INFORMATION PROVIDED:
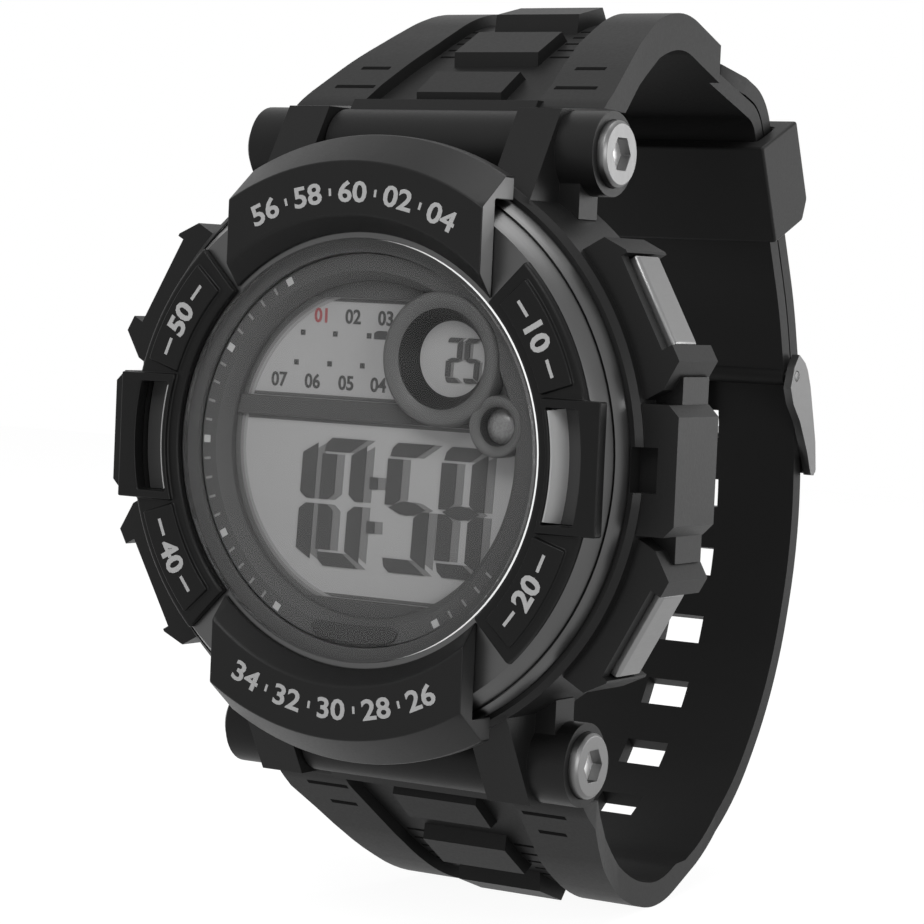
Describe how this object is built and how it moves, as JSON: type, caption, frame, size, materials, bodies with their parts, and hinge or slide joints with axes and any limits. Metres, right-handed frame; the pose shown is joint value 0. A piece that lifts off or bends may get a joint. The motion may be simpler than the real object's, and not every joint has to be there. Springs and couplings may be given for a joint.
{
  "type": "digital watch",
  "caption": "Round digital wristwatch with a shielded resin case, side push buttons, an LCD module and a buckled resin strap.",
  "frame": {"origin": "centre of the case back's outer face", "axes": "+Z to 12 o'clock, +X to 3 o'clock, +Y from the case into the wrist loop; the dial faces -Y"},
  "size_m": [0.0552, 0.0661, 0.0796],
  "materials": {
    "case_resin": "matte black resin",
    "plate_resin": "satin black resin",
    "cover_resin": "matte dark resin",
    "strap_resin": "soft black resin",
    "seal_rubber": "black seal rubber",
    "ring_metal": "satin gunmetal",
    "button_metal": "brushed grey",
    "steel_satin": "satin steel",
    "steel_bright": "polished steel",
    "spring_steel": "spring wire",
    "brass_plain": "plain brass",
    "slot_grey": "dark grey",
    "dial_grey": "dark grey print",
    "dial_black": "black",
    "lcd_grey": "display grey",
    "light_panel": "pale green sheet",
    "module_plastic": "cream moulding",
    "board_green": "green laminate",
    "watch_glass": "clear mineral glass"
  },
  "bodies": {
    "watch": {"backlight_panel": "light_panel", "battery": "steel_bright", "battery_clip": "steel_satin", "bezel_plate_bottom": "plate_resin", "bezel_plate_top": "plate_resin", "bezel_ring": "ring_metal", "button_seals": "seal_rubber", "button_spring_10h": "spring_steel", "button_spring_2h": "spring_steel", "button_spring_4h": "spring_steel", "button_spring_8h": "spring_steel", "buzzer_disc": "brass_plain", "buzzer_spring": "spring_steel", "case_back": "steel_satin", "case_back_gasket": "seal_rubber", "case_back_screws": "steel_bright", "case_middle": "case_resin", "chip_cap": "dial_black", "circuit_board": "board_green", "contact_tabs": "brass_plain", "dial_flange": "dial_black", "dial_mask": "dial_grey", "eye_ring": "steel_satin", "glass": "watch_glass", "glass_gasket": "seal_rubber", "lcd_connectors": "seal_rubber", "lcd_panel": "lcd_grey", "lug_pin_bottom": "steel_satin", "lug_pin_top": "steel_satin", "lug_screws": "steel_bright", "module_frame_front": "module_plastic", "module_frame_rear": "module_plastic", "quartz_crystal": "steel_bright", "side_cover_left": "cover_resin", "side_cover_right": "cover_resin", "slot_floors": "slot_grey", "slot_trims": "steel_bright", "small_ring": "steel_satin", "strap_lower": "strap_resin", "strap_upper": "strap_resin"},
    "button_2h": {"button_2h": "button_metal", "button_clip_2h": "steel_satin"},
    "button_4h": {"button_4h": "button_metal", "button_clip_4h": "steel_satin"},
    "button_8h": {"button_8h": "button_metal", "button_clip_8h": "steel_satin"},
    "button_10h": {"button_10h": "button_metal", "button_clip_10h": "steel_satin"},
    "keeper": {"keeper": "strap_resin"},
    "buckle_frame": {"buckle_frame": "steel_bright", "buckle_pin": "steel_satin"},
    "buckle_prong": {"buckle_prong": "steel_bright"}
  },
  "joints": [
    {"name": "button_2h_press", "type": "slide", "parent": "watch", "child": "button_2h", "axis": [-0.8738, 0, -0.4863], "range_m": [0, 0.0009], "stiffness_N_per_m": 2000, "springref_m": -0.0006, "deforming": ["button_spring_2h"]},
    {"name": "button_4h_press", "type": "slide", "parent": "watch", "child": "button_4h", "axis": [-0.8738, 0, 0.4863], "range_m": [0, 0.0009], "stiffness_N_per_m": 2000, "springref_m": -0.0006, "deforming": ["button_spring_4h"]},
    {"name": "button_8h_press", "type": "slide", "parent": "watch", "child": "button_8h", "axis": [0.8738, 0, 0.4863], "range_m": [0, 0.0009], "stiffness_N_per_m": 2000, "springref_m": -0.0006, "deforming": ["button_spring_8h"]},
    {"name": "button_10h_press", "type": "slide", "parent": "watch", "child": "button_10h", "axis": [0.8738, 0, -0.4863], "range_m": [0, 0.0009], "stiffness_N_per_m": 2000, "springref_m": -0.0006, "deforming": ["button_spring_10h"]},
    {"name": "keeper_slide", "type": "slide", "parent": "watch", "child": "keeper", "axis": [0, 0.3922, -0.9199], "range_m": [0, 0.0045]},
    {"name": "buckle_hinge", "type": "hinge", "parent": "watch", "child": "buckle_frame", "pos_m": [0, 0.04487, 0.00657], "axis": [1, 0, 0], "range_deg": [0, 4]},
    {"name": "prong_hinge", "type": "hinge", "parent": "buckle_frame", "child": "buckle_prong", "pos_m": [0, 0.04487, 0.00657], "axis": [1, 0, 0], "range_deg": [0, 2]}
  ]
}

==

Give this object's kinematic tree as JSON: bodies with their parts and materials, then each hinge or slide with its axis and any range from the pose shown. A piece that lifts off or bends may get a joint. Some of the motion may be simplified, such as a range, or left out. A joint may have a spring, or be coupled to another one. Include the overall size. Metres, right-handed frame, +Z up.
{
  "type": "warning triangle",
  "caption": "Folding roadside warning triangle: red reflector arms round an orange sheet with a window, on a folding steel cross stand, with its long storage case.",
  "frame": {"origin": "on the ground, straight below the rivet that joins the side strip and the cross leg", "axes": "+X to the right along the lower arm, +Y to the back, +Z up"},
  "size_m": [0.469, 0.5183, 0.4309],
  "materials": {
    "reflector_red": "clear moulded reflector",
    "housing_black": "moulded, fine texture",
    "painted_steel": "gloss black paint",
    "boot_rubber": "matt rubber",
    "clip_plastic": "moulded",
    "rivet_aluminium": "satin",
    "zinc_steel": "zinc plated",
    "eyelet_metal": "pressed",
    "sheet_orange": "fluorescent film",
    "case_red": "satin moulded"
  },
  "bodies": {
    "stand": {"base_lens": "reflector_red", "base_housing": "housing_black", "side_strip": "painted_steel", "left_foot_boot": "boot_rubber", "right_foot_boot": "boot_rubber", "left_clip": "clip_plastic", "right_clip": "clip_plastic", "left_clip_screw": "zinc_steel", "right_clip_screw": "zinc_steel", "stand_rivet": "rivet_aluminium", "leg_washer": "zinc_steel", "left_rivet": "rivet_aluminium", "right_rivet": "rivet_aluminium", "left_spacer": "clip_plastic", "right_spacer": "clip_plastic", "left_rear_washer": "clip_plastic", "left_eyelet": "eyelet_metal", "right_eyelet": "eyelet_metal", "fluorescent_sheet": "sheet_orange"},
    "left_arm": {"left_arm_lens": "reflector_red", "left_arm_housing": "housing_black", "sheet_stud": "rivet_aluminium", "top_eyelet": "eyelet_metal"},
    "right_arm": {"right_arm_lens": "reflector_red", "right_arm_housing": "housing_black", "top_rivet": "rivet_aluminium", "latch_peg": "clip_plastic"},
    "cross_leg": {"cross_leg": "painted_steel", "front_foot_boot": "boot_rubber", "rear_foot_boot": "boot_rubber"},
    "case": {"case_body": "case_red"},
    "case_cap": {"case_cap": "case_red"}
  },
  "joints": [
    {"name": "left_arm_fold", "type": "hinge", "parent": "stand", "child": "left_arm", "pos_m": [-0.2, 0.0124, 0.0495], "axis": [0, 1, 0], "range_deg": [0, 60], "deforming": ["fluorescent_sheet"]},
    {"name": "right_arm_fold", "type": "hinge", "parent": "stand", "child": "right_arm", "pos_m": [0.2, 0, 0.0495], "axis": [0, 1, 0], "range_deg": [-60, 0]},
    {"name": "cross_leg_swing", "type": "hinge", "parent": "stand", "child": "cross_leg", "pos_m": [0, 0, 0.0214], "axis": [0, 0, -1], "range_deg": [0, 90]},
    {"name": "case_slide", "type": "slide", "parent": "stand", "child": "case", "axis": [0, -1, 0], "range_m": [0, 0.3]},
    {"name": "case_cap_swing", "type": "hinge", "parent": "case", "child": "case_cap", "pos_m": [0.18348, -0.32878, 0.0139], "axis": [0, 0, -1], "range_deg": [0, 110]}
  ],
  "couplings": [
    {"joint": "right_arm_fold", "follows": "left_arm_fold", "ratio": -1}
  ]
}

THE TASK: Among the records above, find each line holding the string "bends" and pull it out.

RESPONSE FOR THIS EXERCISE:
Describe how this object is built and how it moves, as JSON: type, caption, frame, size, materials, bodies with their parts, and hinge or slide joints with axes and any limits. Metres, right-handed frame; the pose shown is joint value 0. A piece that lifts off or bends may get a joint. The motion may be simpler than the real object's, and not every joint has to be there. Springs and couplings may be given for a joint.
Give this object's kinematic tree as JSON: bodies with their parts and materials, then each hinge or slide with its axis and any range from the pose shown. A piece that lifts off or bends may get a joint. Some of the motion may be simplified, such as a range, or left out. A joint may have a spring, or be coupled to another one. Include the overall size. Metres, right-handed frame, +Z up.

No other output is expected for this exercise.